[Collected data]

────────────────

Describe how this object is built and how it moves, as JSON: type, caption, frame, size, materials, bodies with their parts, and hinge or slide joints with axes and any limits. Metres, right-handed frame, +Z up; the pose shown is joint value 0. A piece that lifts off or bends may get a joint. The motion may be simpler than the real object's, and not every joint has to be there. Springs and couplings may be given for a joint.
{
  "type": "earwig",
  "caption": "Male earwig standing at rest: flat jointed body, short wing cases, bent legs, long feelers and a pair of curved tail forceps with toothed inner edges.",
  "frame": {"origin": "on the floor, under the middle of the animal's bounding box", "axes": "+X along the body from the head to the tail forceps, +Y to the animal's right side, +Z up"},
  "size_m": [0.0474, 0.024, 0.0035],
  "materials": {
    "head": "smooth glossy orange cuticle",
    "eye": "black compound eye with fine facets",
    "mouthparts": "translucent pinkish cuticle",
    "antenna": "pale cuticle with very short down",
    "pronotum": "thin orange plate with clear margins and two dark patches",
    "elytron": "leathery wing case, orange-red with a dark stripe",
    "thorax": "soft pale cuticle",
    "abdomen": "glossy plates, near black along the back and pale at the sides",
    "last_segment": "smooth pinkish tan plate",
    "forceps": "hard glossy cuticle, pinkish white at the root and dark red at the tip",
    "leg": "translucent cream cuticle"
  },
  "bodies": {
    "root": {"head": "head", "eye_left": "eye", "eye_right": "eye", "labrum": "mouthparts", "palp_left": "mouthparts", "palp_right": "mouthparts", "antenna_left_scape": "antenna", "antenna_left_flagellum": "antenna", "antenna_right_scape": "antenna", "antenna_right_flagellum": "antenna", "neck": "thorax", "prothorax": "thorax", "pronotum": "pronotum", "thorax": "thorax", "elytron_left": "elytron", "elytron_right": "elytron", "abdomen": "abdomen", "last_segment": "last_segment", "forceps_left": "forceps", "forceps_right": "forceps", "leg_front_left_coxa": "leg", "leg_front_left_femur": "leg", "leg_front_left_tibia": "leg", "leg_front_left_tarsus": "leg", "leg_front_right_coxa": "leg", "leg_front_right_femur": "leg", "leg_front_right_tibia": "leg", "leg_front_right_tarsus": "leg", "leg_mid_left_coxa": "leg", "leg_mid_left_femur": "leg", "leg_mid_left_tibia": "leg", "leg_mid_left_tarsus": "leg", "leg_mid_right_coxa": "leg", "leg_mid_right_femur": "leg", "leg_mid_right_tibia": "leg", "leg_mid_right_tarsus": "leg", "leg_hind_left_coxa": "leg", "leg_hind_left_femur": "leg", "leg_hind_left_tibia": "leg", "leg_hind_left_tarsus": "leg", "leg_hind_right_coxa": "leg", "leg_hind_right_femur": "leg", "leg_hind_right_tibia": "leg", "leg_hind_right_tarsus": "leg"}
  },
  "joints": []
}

────────────────

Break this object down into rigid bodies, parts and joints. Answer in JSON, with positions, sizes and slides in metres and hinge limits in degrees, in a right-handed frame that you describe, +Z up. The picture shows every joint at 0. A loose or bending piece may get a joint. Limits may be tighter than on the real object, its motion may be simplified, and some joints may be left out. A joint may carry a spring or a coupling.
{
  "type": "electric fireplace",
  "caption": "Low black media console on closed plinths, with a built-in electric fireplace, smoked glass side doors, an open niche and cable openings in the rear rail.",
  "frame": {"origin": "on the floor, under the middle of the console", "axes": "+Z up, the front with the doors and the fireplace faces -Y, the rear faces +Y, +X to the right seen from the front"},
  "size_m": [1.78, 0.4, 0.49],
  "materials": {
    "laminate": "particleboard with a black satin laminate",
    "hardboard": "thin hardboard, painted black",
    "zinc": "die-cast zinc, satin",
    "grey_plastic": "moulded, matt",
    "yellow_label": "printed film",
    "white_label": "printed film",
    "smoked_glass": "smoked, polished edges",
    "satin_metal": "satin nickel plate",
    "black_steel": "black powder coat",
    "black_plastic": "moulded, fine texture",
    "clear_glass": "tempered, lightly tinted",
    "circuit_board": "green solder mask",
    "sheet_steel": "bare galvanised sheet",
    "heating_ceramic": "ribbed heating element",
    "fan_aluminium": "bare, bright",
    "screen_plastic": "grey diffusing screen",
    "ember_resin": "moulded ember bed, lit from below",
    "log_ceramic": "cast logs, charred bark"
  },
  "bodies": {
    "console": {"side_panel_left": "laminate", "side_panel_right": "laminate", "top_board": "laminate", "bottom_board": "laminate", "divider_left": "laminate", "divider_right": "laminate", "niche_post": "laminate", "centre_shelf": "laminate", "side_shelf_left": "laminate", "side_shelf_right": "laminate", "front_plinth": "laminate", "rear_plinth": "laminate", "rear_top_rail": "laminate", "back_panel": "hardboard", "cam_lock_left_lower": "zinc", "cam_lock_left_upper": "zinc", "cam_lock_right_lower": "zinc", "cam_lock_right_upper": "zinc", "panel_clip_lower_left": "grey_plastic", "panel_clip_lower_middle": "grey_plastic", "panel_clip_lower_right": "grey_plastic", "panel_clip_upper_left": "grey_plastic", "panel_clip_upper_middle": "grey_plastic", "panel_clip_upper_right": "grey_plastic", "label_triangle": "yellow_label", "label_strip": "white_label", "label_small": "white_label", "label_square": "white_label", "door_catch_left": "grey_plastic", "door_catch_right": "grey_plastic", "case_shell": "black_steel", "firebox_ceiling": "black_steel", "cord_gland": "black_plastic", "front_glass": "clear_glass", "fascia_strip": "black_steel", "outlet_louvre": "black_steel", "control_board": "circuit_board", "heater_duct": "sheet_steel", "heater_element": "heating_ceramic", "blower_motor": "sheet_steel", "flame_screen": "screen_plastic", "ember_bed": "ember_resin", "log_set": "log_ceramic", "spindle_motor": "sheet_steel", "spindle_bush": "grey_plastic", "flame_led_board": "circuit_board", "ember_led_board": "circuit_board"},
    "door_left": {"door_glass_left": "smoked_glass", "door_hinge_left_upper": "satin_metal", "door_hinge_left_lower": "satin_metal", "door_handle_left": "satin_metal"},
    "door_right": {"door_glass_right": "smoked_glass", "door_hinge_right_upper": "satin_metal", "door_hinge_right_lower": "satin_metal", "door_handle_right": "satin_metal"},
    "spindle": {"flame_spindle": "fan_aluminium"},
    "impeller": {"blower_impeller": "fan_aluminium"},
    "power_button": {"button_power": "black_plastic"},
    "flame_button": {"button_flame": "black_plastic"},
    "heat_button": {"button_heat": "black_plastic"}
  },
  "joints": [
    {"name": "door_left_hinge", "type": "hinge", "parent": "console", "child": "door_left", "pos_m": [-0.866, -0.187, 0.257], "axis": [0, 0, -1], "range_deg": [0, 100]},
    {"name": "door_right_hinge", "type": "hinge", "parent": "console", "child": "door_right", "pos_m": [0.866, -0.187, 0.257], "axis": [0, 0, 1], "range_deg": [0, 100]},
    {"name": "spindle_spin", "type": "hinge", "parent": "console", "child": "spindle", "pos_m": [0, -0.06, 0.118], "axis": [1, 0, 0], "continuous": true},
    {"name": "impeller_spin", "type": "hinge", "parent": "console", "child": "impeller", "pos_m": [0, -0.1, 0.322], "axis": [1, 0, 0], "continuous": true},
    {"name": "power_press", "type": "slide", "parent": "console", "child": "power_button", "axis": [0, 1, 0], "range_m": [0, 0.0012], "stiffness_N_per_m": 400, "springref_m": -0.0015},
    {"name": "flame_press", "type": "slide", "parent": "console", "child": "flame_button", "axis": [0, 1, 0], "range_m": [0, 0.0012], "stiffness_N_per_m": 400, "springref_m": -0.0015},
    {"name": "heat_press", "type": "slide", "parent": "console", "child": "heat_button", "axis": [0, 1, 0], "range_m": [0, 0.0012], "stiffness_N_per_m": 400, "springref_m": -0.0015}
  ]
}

────────────────

→ YOUR TASK
Go through the material above and copy each line that has the word "down".

→ SOLVED PROBLEM
    "antenna": "pale cuticle with very short down",
Break this object down into rigid bodies, parts and joints. Answer in JSON, with positions, sizes and slides in metres and hinge limits in degrees, in a right-handed frame that you describe, +Z up. The picture shows every joint at 0. A loose or bending piece may get a joint. Limits may be tighter than on the real object, its motion may be simplified, and some joints may be left out. A joint may carry a spring or a coupling.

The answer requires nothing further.